Just a few days ago reports surfaced that College of Charleston head coach Doug Wojcik was under investigation after being accused of verbally abusing players. And after the 50-page report of the school’s investigation became public, there were those who felt that there’s no chance of Wojcik remaining in charge of the program.
However even with the scrutiny, Wojcik has no plans of resigning his post according to Jeff Goodman of ESPN.com.
“It’s not true that coach Wojcik is quitting,” Wojcik’s attorney, Scott Tompsett, said in a statement provided to ESPN.com on Saturday. “He has three years remaining on his contract, and he intends to fulfill that contract. Coach Wojcik very much wants to be the head men’s basketball coach at the College of Charleston.”
Wojcik has spent the last two seasons at the College of Charleston, with multiple players participating in the school investigation. Prior to his taking over for the retired Bobby Cremins, Wojcik spent seven seasons at the University of Tulsa. And according to Andrew Miller of The Post and Courier, former Tulsa players went through different experiences during their time playing for Wojcik.
While Kodi Maduka and Shane Heirman noted their positive experiences playing for Wojcik, Deion James described his one season at Tulsa as anything but positive.
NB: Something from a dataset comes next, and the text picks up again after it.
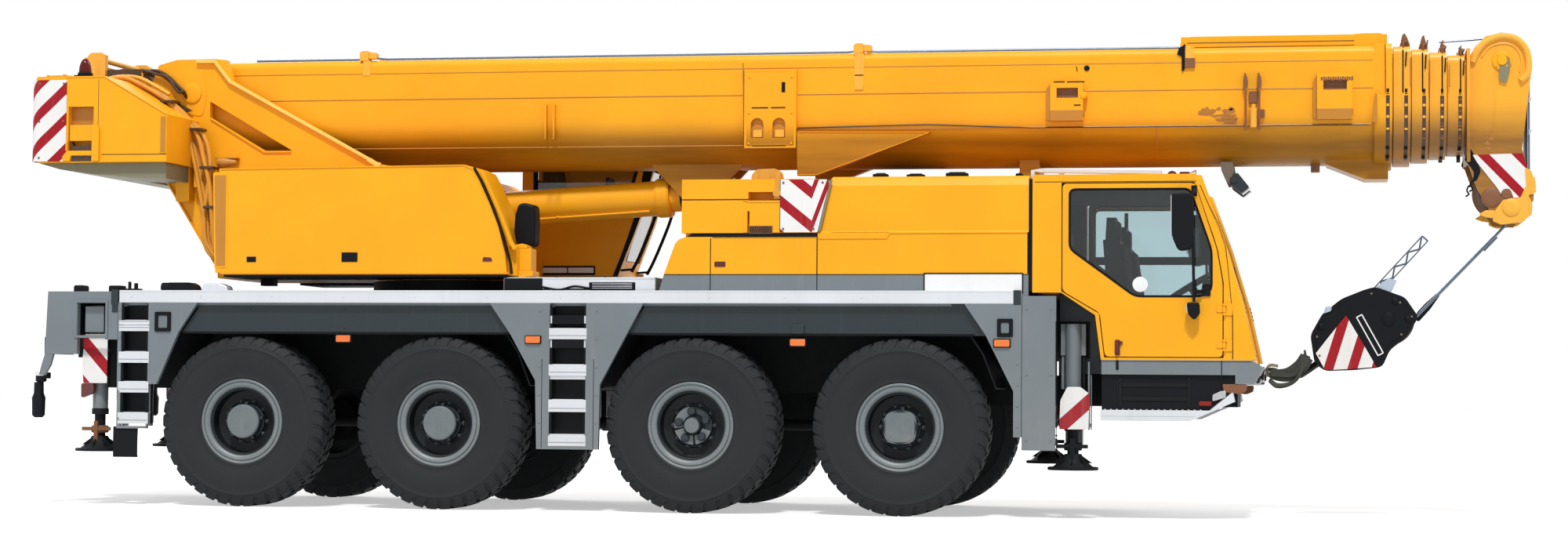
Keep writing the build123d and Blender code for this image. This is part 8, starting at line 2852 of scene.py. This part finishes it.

“Coach degraded, belittled, and outright disrespected not only myself and my former teammates, but also his assistants as well as several staff members of the school,” James said. “I have played for many tough coaches, however, no matter how tough you are as a coach, there is a line that once you cross, you can never come back. I’ve seen with my own eyes Wojcik cross that line. He talked a lot about being a ‘foxhole’ guy and he said I wasn’t a ‘foxhole’ kind of teammate”
While there have been the thoughts that Wojcik’s time at College of Charleston may be coming to an end, it was reported by The Post and Courier on Thursday that the head coach was suspended for the month of August without pay and fined a month’s pay ($33,000) for his actions.